Formalidades necessárias do contrato
O contrato que estabelece a alienação fiduciária com possibilidade de execução extrajudicial deve atender a requisitos mínimos formais, garantindo segurança jurídica às partes envolvidas. Entre as informações obrigatórias estão: a descrição detalhada do bem dado em garantia, o valor principal da dívida, o prazo e as condições de pagamento, além da taxa de juros e demais encargos aplicáveis. O instrumento contratual deve conter, ainda, cláusula expressa e destacada autorizando a execução extrajudicial da garantia, conforme o art. 8º-B do Decreto-Lei nº 911/1969, bem como estipular a forma de constituição em mora do devedor, nos termos do §2º do art. 2º do mesmo diploma legal. Também é necessário definir o critério para apuração do saldo devedor em caso de inadimplemento, as condições para eventual venda do bem e o procedimento para sua entrega voluntária pelo devedor fiduciante.
Etapas do procedimento extrajudicial:
O procedimento está estruturado nas seguintes etapas principais:
Configuração da Inadimplência: Verificação objetiva do inadimplemento contratual, conforme cláusulas pactuadas.
Requerimento ao Cartório: O credor protocola pedido de notificação do devedor, instruído com os documentos que comprovem a existência do contrato, a constituição da garantia fiduciária e a inadimplência.
Notificação: Realizada preferencialmente por meio eletrônico, ou, subsidiariamente, via postal com aviso de recebimento. A notificação concede ao devedor o prazo legal de 20 dias para:
- Efetuar o pagamento da dívida (purgação da mora);
- Apresentar impugnação administrativa, restrita a aspectos formais do procedimento ou do contrato.
Decisão Administrativa: Caso haja impugnação, o oficial do cartório avaliará sua pertinência, limitando-se a aspectos formais. Impugnações de mérito contratual ou discussões de cláusulas devem ser levadas à esfera judicial.
Da possibilidade de entrega espontânea do bem: Na hipótese de não pagamento voluntário da dívida no prazo legal, não conhecimento ou indeferimento da impugnação, o devedor deverá, no prazo de 20 (vinte) dias corridos, entregar ou disponibilizar o bem, de acordo com as instruções indicadas pelo credor.
Certidão de Busca e Apreensão: Caso o bem não seja entregue voluntariamente, o cartório emite certidão que viabiliza a adoção de medidas extrajudiciais, inclusive o bloqueio do veículo nos sistemas de registro, impedindo sua circulação, venda ou transferência.

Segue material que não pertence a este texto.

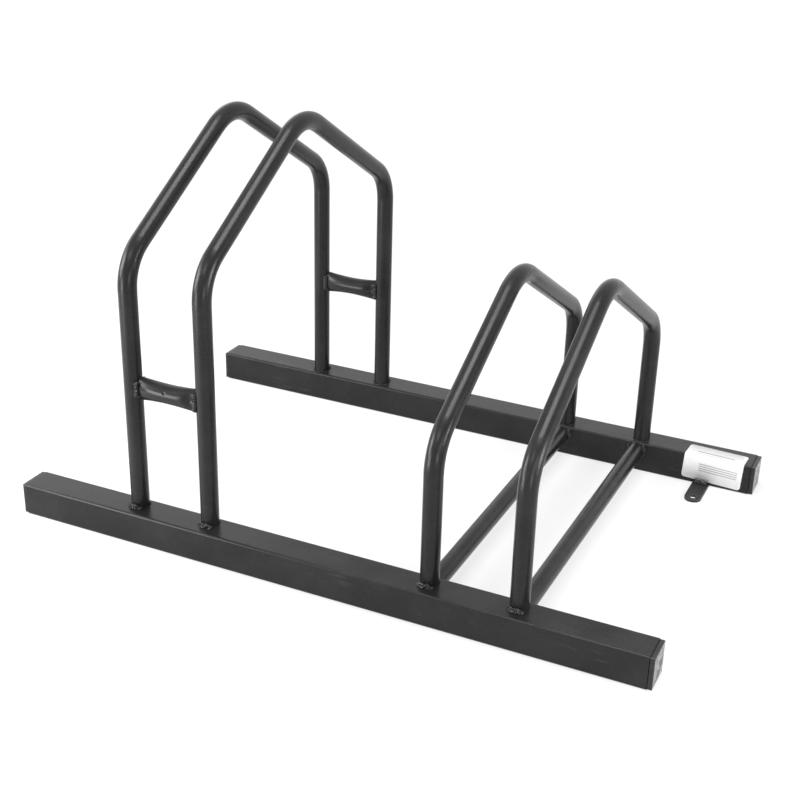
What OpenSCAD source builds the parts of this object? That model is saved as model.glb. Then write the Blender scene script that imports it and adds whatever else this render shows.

Apreensão do Bem: O oficial do registro de títulos e documentos comparecerá ao local indicado pelo credor, acompanhado deste, para efetuar a entrega da posse do bem ao credor. Havendo recusa, o credor poderá adotar as medidas cabíveis, inclusive conversão do procedimento para a via judicial. Efetivada a apreensão, o registrador fará as averbações necessárias e consolidará a posse do bem em nome do credor.
Prazo para Regularização: Após a apreensão, abre-se ao devedor o prazo legal de cinco dias úteis para efetuar o pagamento integral da obrigação, acrescida dos encargos e despesas, podendo, neste caso, ser revertida a consolidação da posse em seu favor.
Alienação do Bem: Finalizado o procedimento, o credor poderá promover a venda do bem, com destinação dos valores à quitação ou amortização da dívida e devolução de eventual saldo remanescente ao devedor.
Atuação da autoridade policial
O ordenamento jurídico não prevê a participação obrigatória da polícia no procedimento extrajudicial. Contudo, a presença da autoridade policial poderá ser solicitada em situações que envolvam risco à ordem pública, garantia da integridade dos envolvidos ou prevenção de eventuais ilícitos.
Importante ressaltar que a presença policial, nesse contexto, tem caráter de suporte à manutenção da ordem e não de execução do ato de apreensão, cuja efetividade depende da colaboração das partes ou, na ausência desta, da via judicial.
Segurança jurídica e eficiência contratual
A busca e apreensão extrajudicial, introduzida pela Lei nº 14.711/2023, representa um mecanismo eficaz para assegurar o cumprimento das garantias fiduciárias, reduzindo custos operacionais, mitigando riscos e proporcionando maior previsibilidade às operações de crédito. O procedimento é dotado de formalidades que visam assegurar transparência, publicidade e segurança jurídica às partes, preservando o equilíbrio contratual e a livre pactuação.
Considerações finais
O novo regime da alienação fiduciária, com a possibilidade de busca e apreensão extrajudicial, consolida uma ferramenta relevante no contexto das garantias no mercado de crédito.
Embora não substitua integralmente a via judicial, oferece uma alternativa célere e eficiente para a satisfação do direito creditício, desde que observados rigorosamente os limites legais e os procedimentos formais exigidos.
A correta aplicação deste instrumento requer alinhamento entre as áreas jurídica, operacional e de compliance das empresas, garantindo que o procedimento seja conduzido dentro dos parâmetros legais, com mitigação de riscos e pleno respeito às normas aplicáveis.